Which lines below hold the word "None"? Report each one.

---*---

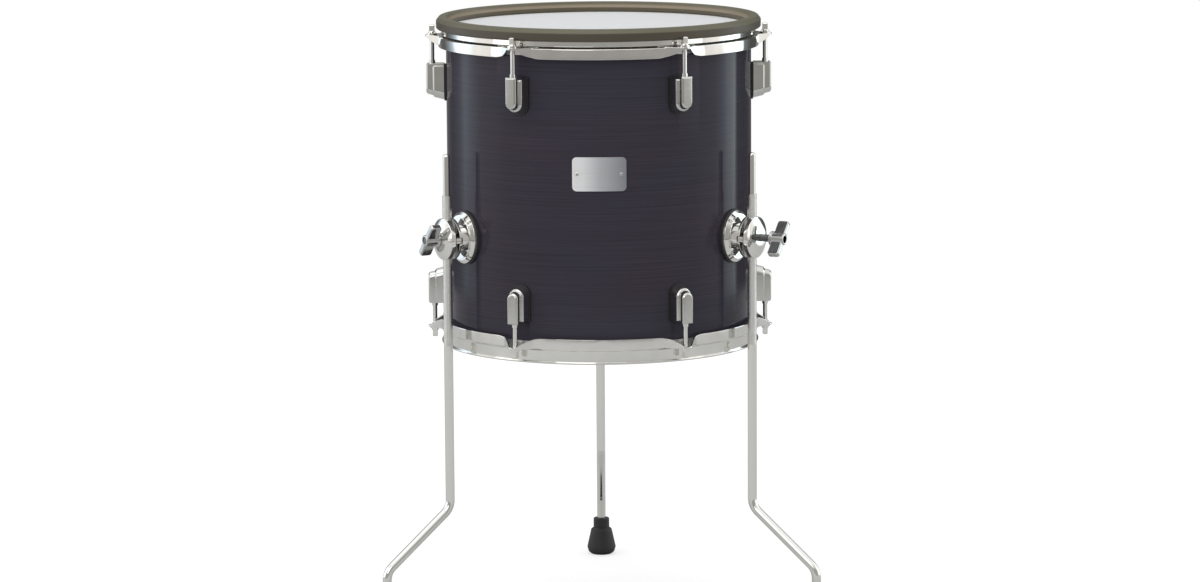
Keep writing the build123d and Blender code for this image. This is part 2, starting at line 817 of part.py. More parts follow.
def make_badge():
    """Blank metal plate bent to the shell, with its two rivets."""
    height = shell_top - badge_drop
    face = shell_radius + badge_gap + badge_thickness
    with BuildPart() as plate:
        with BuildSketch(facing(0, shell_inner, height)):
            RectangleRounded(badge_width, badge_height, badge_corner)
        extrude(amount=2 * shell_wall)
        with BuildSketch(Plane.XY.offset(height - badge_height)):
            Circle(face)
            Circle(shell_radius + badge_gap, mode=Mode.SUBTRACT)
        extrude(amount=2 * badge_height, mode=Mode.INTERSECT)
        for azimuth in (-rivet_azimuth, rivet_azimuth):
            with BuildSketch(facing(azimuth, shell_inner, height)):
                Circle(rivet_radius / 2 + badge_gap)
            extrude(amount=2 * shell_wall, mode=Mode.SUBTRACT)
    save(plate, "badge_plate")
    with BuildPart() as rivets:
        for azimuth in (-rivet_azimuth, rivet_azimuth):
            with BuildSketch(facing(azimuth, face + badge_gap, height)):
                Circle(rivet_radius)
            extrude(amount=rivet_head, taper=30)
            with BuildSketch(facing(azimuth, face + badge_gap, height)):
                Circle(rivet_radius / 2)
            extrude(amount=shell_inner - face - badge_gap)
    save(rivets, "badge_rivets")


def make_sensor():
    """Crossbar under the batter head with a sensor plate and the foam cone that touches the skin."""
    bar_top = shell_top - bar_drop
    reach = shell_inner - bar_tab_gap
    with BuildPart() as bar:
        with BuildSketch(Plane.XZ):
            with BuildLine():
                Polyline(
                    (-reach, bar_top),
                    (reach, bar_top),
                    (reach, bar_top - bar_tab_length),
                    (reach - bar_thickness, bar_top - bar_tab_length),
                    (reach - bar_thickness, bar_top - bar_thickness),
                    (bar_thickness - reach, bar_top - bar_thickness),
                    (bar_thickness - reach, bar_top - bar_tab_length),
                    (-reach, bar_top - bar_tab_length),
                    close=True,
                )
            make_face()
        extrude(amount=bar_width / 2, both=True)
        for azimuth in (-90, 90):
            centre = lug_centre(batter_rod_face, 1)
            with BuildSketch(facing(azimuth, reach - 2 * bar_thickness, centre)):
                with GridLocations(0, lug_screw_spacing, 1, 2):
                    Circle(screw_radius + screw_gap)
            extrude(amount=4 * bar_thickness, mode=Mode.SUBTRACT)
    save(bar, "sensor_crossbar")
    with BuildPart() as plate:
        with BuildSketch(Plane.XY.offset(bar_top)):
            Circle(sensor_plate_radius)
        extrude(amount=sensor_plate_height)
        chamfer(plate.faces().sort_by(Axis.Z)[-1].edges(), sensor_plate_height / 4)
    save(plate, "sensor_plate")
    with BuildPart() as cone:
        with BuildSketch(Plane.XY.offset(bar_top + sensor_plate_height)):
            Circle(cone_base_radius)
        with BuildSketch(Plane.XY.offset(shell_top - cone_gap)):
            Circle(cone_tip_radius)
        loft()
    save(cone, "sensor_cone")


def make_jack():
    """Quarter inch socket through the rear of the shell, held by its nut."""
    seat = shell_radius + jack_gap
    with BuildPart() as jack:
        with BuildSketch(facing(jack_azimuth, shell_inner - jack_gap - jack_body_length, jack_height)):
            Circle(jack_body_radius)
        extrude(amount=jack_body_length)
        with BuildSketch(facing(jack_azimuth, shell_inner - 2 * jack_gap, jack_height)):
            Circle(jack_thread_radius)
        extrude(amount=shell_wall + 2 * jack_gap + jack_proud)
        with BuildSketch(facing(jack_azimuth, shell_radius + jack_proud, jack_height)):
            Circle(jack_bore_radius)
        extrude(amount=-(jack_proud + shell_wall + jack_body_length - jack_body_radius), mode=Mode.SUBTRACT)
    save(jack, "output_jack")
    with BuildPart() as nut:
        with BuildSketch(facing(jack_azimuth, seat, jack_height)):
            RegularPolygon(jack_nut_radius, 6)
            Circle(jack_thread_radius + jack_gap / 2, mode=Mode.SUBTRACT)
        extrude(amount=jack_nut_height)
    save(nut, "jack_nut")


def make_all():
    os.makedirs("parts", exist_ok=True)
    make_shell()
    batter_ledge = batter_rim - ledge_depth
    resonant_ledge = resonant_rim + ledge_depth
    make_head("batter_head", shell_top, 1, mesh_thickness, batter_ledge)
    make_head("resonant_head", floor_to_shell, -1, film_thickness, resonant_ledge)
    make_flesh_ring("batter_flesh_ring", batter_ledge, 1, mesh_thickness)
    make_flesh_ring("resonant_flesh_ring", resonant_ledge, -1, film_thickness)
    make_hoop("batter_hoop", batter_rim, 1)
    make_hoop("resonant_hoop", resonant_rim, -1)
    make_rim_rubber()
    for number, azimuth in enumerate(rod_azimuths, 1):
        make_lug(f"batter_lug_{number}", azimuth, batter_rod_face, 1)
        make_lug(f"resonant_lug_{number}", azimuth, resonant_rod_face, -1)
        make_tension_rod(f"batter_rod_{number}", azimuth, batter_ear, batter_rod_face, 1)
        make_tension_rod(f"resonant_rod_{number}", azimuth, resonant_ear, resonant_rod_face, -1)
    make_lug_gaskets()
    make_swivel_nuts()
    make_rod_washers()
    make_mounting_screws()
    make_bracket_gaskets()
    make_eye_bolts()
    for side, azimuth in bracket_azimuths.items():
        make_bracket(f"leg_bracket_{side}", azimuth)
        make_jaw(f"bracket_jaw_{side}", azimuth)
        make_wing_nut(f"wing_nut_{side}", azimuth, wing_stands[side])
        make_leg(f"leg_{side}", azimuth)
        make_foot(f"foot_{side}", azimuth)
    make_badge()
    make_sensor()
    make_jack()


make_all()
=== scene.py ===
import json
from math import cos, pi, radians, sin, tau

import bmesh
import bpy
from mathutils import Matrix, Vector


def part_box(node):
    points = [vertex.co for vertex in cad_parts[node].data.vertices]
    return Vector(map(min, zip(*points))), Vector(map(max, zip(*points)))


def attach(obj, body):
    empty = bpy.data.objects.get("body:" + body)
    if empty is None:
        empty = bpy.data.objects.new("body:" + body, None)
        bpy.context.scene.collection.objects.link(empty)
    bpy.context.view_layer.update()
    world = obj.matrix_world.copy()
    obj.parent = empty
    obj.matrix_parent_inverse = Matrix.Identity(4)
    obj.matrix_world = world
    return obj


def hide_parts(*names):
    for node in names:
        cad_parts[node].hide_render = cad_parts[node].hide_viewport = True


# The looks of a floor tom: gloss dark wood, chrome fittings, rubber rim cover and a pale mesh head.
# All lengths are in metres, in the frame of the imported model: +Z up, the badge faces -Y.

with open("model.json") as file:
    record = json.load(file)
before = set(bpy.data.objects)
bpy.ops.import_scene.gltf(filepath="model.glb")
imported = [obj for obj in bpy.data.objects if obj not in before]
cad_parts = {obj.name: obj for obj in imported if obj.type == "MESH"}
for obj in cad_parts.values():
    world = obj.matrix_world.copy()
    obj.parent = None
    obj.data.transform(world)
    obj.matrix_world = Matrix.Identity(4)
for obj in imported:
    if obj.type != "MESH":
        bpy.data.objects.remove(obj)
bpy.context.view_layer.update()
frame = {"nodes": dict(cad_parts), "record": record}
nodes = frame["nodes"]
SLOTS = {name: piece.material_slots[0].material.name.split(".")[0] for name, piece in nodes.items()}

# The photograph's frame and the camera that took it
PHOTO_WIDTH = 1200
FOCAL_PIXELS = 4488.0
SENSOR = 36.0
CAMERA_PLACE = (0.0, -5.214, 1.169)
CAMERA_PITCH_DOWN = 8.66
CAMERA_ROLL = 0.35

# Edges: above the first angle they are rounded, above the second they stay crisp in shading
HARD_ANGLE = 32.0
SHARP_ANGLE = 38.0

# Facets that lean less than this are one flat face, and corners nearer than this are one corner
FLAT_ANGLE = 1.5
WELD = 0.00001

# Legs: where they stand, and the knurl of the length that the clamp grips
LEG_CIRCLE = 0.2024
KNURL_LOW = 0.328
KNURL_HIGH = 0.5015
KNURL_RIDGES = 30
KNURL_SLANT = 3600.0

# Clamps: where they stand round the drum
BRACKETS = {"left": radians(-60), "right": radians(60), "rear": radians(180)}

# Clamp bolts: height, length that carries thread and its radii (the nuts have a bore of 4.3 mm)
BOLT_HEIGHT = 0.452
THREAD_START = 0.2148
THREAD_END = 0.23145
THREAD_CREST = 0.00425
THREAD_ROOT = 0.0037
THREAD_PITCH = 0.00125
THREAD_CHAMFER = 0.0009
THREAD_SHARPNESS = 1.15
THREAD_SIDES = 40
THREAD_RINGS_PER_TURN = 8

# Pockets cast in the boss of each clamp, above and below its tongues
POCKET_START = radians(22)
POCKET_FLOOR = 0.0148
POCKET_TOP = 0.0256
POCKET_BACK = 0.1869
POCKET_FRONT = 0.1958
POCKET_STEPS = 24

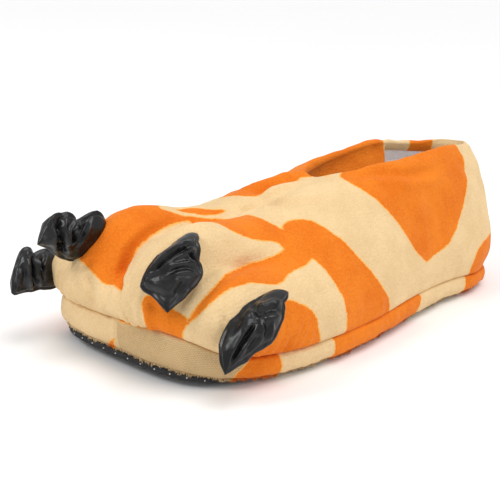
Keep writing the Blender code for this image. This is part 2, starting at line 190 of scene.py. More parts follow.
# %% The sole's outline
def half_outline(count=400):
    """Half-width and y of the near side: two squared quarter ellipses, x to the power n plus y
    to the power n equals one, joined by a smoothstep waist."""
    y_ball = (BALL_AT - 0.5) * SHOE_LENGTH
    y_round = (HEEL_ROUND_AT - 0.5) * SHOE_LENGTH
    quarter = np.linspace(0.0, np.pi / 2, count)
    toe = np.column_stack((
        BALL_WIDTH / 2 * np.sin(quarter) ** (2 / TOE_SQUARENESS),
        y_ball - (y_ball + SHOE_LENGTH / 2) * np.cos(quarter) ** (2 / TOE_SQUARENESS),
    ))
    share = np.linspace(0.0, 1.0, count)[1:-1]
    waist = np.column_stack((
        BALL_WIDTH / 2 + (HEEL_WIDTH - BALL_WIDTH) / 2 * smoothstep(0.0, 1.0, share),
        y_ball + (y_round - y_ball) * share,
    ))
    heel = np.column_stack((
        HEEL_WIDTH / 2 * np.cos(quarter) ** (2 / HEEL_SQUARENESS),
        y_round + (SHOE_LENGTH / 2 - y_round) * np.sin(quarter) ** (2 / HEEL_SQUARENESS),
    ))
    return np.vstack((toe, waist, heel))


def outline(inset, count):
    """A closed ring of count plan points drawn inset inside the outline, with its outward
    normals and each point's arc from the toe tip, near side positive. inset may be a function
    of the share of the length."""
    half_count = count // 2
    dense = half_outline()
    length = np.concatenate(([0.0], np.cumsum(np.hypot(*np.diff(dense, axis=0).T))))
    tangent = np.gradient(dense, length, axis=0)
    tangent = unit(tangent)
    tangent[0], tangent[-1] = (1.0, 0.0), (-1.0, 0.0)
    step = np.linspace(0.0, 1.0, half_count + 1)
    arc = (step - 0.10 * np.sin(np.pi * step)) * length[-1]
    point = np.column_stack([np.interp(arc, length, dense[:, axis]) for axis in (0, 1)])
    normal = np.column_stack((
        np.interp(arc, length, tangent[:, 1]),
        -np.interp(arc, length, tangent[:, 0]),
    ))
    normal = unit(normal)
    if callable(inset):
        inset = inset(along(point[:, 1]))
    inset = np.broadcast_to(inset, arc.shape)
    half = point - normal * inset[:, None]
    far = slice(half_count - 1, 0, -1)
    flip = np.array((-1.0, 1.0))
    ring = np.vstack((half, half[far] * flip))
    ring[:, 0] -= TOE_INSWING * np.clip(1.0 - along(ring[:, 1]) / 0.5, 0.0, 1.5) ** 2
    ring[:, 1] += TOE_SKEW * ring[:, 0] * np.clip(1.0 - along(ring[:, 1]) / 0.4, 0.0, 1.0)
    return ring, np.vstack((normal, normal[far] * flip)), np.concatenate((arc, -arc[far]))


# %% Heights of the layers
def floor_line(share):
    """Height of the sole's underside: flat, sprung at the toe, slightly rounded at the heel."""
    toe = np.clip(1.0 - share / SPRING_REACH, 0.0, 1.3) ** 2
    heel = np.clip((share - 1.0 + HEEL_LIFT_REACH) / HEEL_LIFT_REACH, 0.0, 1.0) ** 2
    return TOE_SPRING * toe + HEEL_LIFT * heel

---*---

Result:
    if empty is None:
        empty = bpy.data.objects.new("body:" + body, None)
    obj.parent = None
    half = point - normal * inset[:, None]